MATLAB: Computing mean by group (need help with speed!)


Hi everyone,
I need to demean the columns of matrix Xw (200000 x 24) by group id. To do this, I need to compute means of the columns of Xw for each group identified by the vector id (200000 x 1). I have written the following code, which is the fastest I could do in light of this very similar post:
for i=1:size(Xw,2);
bb = accumarray(indx_j, Xw(:,i), [], @mean);
Xw(:,i) = Xw(:,i) - bb(indx_j);
This is faster than the code suggested at the post linked above. Importantly, the matrix Xw is rather sparse, and only contains zeros and ones (it is a matrix of dummy variables).
My question: Is there any way to speed up this process further? It is quite time consuming as it stands, and given that this itself is inside of a loop, it is slowing everything else down.
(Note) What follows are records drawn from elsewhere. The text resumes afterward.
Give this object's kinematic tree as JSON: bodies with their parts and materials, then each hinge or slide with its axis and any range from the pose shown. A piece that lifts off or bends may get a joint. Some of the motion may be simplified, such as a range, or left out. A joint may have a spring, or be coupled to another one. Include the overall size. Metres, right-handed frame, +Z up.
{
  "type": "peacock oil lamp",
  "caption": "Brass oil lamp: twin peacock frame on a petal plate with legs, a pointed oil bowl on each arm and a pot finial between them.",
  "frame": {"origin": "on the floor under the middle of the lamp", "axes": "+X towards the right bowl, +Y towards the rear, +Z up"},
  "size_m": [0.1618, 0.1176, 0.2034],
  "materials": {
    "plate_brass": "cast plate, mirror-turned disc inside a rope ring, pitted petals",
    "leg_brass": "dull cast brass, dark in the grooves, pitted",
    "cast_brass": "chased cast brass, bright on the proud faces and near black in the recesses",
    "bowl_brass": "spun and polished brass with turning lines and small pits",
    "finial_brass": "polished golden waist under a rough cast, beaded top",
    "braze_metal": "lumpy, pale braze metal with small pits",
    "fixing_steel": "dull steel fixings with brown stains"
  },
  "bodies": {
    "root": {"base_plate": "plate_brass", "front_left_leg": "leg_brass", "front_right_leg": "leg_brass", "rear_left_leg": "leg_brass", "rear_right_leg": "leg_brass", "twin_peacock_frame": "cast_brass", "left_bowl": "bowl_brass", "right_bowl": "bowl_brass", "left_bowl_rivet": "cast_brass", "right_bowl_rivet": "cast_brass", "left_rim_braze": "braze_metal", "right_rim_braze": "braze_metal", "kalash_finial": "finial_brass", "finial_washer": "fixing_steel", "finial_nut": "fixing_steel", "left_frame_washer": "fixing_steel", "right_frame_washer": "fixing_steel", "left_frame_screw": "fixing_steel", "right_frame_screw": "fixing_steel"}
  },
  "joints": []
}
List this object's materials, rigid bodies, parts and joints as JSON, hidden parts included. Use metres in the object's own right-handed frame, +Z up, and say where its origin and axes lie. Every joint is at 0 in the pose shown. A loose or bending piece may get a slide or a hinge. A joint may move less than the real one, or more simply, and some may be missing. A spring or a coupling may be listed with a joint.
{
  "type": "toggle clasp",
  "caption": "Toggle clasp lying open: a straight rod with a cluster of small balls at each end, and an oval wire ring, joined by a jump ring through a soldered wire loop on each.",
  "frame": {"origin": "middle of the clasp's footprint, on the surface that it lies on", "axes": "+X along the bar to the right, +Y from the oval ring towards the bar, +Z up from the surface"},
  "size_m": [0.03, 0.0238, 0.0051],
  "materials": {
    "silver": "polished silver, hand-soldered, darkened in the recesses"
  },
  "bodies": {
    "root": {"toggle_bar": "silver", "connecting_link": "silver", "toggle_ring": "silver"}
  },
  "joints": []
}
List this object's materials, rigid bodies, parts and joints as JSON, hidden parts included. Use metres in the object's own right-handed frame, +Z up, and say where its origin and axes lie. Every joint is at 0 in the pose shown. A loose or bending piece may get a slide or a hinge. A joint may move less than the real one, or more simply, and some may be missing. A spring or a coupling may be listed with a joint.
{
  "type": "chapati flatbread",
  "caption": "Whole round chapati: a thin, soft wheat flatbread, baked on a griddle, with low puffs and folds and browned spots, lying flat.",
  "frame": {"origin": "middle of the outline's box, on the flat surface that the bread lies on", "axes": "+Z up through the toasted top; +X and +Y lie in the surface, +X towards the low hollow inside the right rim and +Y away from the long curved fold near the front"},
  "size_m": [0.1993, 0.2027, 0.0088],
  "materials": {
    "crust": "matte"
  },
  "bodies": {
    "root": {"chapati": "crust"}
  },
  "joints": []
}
Please help!! Creative solutions welcome.

Best Answer

In the line of Andrei/Matt's answers and based on my comment (under Andrei's answer):
[ii,jj] = ndgrid( id, 1:size( Xw, 2 )) ;
iijj = [ii(:), jj(:)] ;
sums = accumarray( iijj, Xw(:) ) ;
cnts = accumarray( iijj, ones( numel( Xw ), 1 )) ;
means = sums ./ cnts ;
Xw = Xw - means(id, :) ;
Kelly's solution is still the most efficient on my (old) laptop for small numbers of groups (here 20):
Time OP = 0.562232s
Time KK = 0.239906s
Time AB = 0.664438s
Time ME = 0.602663s
Time CW = 0.258647s
My variant of Andrei/Matt's solutions is slightly better with larger numbers of groups (here 1000):
Time OP = 1.318130s
Time KK = 0.342277s
Time AB = 1.426827s
Time ME = 1.355189s
Time CW = 0.279261s
Actually, here is the profile as a function of the number of groups, still on my rather old laptop:
We see that my solution is pretty flat, and crosses Kelly's in the range 100 < n groups < 300.